Legal Challenge To ‘Politically Sanctioned Extinction’ Of Koalas

Australians for Animals say the native marsupial is at risk of disappearing from the east coast, where development and population growth is rampant.

A conservation group is threatening legal action against the Queensland and New South Wales governments, over what it calls the ‘politically sanctioned extinction’ of koalas.

Australians for Animals claims the native marsupial is at risk of disappearing from the east coast, in areas like the Gold Coast, where development and population growth is rampant.

The group’s co-ordinator, Sue Arnold told TEN Eyewitness News they’re investigating all options.

“We are seeking every legal means to force the Queensland Government to protect koalas,” Arnold said.

Efforts to move the marsupials from developing areas saved them from certain death. (Source: Getty)

Ms Arnold alleges Queensland’s Environment Department had failed in its duty of care, when translocating a population of koalas from Coomera, to make way for a new shopping centre, claiming most died in the process.
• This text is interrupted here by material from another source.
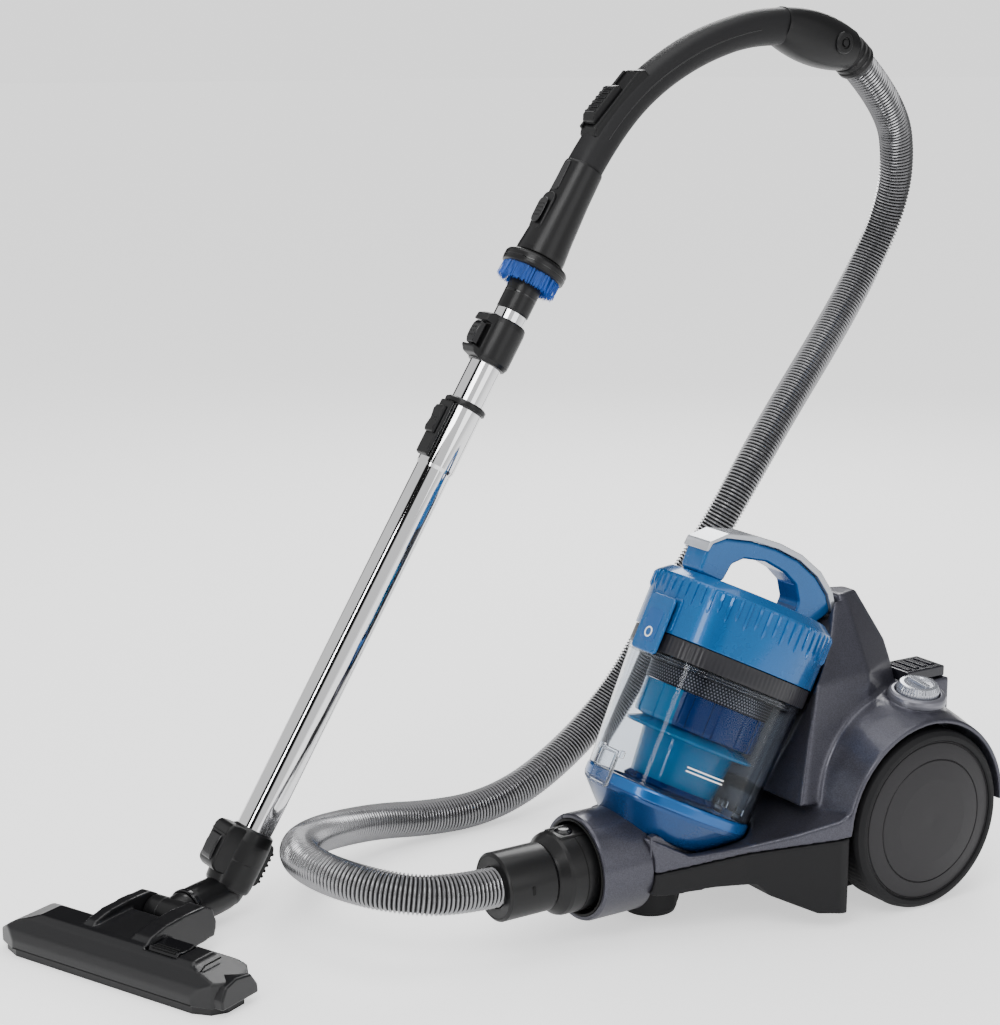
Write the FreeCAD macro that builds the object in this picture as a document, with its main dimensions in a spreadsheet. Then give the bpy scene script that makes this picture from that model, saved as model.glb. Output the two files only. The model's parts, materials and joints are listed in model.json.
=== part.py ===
# Canister vacuum cleaner with a clear dust cup, a corrugated hose, a telescopic wand
# and a floor head.  Millimetres, +Z up.  The canister faces -Y, the wand stands in
# front of it and to its right (-X side).  Every driving size sits in the spreadsheet.
import FreeCAD, Part
import math
import os
import re
import Sketcher
from FreeCAD import Vector, Placement, Rotation, Matrix

os.makedirs("parts", exist_ok=True)
doc = FreeCAD.newDocument("canister_vacuum")

# ------------------------------------------------------------------ driving sizes
SIZES = [
    ("frame_dx", 68.4), ("frame_dy", 275.68),          # shift to the bottom centre of the box
    ("wheel_rad", 86.0), ("wheel_out", 130.0), ("wheel_in", 84.0), ("well_rad", 91.5),
    ("axle_rad", 6.0), ("axle_gap", 0.06),
    ("fender_lip", 96.0), ("drum_rad", 108.0), ("drum_cav", 99.0), ("drum_half", 75.0), ("fender_half", 124.0),
    ("seam_front", 62.0), ("seam_rear", 87.0),
    ("cup_tilt", 26.5), ("cup_y", -226.4), ("cup_z", 79.7),
    ("cup_foot_rad", 53.0), ("cup_rim_rad", 79.0), ("cup_low_rad", 78.0), ("cup_top_rad", 84.0), ("lid_rad", 86.5),
    ("cup_wall", 2.2), ("rim_lvl", 30.0), ("bin_lvl", 41.0), ("band_lvl", 156.0), ("lid_lvl", 175.0), ("lid_edge", 227.0), ("lid_top", 236.0),
    ("handle_wide", 30.0), ("trim_thick", 6.0),
    ("collar_rad", 49.0), ("collar_bore", 43.0), ("collar_z", 64.5), ("collar_front", -312.0), ("collar_back", -258.0),
    ("cuff_rad", 31.0), ("conn_rad", 38.0), ("hose_rad", 18.0),
    ("tube_rad", 17.3), ("tube_wall", 1.0), ("inner_rad", 15.8), ("wand_tilt", 57.8),
    ("tube_low", 30.0), ("tube_top", 507.0), ("inner_low", 104.0), ("inner_top", 604.0),
    ("spigot_rad", 16.3), ("sleeve_rad", 20.2), ("brush_rad", 32.0), ("grip_rad", 17.6), ("house_rad", 27.0),
    ("head_half", 131.0), ("head_deep", 64.0), ("head_high", 38.0), ("barrel_b", 86.0), ("barrel_z", 26.0), ("barrel_rad", 15.5), ("neck_rad", 17.5),
    ("knob_rad", 20.0), ("knob_high", 17.0), ("caster_rad", 19.0), ("caster_wide", 20.0),
    ("motor_rad", 42.0), ("reel_rad", 56.0),
]
sheet = doc.addObject("Spreadsheet::Sheet", "Sizes")
VAL = {}
for k, (nm, v) in enumerate(SIZES):
    sheet.set("A%d" % (k + 1), nm)
    sheet.set("B%d" % (k + 1), repr(v))
    sheet.setAlias("B%d" % (k + 1), nm)
    VAL[nm] = v
doc.recompute()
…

“They removed more than half a healthy population, and 23 koalas were killed in the first four months by dogs,” Arnold said.

Leading koala research, Professor Frank Carrick of the University of Queensland believes relocating the animals is only necessary to prevent extinction.
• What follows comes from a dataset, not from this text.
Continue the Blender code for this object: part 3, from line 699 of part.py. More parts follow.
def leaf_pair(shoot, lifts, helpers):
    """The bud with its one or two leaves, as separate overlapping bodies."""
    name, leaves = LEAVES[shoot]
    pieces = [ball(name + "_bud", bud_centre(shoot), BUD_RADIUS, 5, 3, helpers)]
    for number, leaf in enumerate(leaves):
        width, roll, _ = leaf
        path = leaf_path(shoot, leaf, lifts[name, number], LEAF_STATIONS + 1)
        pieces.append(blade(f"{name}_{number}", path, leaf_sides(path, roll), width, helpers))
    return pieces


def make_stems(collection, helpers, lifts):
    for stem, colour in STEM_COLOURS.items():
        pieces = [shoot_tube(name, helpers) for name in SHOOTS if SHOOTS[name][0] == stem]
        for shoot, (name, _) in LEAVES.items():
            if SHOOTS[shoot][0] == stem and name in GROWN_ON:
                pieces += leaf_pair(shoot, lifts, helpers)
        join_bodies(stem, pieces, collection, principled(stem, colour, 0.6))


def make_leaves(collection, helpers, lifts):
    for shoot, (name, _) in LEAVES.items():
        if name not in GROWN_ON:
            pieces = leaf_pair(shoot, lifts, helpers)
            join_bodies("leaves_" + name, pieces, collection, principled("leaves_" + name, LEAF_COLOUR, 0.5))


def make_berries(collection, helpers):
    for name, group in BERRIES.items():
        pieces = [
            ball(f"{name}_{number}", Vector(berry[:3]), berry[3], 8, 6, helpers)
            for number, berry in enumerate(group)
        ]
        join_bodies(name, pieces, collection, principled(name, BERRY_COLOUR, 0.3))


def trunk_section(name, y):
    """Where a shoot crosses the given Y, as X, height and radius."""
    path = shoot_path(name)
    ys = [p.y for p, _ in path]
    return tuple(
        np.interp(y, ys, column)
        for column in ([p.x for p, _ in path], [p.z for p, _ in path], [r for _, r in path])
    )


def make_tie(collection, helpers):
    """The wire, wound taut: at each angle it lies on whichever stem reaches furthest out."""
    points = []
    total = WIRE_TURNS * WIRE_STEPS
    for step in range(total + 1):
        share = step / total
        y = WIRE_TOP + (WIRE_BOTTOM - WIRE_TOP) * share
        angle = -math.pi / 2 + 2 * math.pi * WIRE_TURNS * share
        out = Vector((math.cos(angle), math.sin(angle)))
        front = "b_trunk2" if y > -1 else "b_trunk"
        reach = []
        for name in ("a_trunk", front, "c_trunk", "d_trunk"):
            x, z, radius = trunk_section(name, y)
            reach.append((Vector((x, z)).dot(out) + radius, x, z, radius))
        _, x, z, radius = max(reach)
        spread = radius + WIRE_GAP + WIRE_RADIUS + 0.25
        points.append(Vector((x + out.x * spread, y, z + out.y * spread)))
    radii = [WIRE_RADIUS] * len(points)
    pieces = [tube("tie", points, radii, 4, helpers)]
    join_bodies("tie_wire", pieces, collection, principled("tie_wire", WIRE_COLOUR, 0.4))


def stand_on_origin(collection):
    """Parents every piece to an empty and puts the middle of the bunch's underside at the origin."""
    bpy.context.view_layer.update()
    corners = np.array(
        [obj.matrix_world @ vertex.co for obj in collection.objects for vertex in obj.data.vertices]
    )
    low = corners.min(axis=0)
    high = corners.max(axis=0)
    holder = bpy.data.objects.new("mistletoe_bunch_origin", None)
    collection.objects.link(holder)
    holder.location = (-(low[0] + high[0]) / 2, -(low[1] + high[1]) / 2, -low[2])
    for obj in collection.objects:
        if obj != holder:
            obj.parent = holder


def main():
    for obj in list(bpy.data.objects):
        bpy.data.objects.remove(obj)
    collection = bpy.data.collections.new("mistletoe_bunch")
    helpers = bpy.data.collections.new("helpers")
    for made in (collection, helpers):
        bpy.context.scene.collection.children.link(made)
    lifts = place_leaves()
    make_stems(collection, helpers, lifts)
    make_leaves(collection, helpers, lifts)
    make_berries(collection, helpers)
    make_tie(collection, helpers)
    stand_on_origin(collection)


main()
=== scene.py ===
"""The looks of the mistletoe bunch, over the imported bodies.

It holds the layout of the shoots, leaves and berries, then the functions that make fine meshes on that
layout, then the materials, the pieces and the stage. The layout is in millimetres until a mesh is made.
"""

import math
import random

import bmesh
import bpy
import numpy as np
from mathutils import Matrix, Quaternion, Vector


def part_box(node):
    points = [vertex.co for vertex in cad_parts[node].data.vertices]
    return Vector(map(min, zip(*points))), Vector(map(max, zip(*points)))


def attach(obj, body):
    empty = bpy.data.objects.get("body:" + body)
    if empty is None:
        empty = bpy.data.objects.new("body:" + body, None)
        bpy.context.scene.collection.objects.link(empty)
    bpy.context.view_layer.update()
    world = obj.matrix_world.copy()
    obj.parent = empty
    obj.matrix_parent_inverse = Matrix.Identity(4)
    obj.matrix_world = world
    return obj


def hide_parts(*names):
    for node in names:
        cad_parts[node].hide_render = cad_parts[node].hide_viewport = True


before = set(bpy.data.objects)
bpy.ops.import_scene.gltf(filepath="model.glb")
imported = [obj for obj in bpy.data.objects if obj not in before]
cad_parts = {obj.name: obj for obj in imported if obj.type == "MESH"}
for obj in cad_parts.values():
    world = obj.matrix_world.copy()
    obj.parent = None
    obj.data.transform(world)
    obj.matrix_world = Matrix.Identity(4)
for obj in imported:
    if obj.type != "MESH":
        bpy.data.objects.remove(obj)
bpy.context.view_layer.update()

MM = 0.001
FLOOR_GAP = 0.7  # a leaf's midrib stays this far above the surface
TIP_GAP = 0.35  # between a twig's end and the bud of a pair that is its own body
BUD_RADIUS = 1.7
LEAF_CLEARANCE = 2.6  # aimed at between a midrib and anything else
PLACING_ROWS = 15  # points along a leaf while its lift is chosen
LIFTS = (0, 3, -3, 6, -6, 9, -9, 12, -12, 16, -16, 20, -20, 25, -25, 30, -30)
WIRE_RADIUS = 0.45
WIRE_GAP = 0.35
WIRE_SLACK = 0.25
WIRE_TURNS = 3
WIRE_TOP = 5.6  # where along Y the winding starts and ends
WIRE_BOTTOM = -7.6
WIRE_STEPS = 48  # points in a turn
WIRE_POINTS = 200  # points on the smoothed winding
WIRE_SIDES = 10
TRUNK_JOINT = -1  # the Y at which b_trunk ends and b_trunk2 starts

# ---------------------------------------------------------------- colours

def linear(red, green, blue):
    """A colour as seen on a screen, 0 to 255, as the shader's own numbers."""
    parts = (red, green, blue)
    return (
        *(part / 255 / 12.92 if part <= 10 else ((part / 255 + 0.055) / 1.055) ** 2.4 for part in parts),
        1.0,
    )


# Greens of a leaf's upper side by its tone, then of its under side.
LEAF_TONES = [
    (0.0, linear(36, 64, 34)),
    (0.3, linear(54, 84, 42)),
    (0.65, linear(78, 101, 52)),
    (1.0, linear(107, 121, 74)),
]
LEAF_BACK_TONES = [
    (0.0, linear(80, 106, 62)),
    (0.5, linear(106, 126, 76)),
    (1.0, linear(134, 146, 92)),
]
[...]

“When translocation is seen as a solution to poor planning and poor enforcement of existing controls, it’s a disaster,” Professor Carrick said.

Gold Coast Mayor Tom Tate has argued efforts to move the marsupials from developing areas saved them from certain death.

“If that wasn’t in place we’d have a lot more koalas lost,” Councillor Tate said.

Queensland’s Environment Minister Leeanne Enoch issued a statement to TEN Eyewitness News, saying her Government was close to implementing conservation strategies, under a newly formed advisory council.

“This Council will provide advice on the implementation of the Koala Conservation Strategy, currently in development,” Enoch wrote.